People have a hard time with this concept. They think that for an average to "work out", the likelihood of an event is increased when the recent samples have not conformed to the average. Their intuition leads them astray when applied to small samples.

A simple example is a coin flip. 50% of the time the coin will come up heads. If I have just flipped the coin 5 times and each time the coin has come up tails, what are the odds that the next flip will be heads? The answer is 50%. Yet we want to believe that the coin should have some preference for heads simply because the last 5 flips have been tails. We seem to think that the coin suddenly has a 60% or 70% chance of coming up tails. Obviously this is an incorrect belief, but it is very difficult to remove this notion from people's minds.

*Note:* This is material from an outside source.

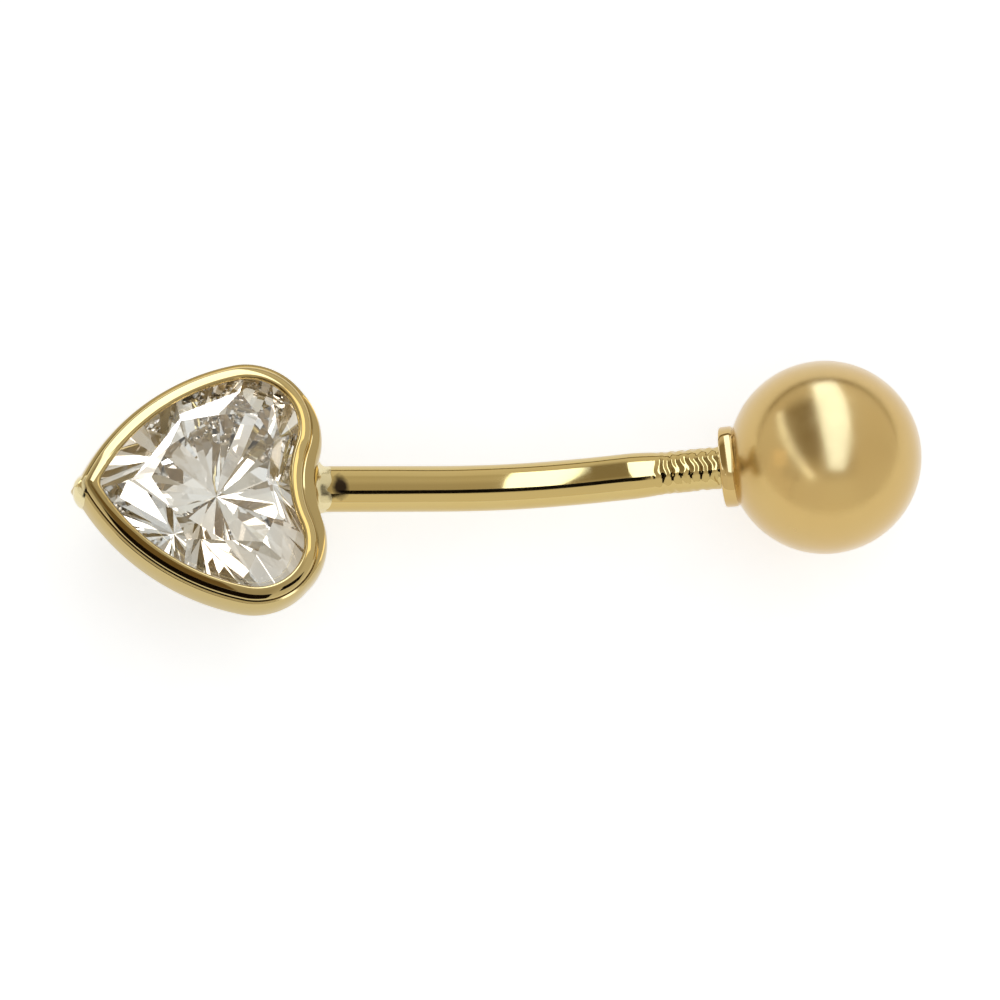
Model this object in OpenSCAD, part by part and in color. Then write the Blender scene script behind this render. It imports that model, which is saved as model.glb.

Sometimes statistical information is given and then compared to similar information taken from another set. This will be a fallacious statistic if the comparison is improper.

Example: More people die in car accidents every year than die in aircraft accidents. Therefore, it is safer to fly than it is to travel by car.

Fallacy: The problem is that two sets are being compared that are different in size. The absolute number of deaths due to car accidents will be a larger number than deaths due to aircraft accidents, in part, because a very large number of people are transported by cars. A relatively small number of people are transported by aircraft.

In this case, a comparison of the proportional number of accidents would have been a valid comparison. Another valid statement would be to list the full number of deaths vs. trips for each mode of transportation. The second method has the advantage of providing more exact information to the reader.

Improper comparisons are often the result of wanting to draw analogies between data sets. Careful reasoning will inform the observer that, in fact, the comparison is not correct.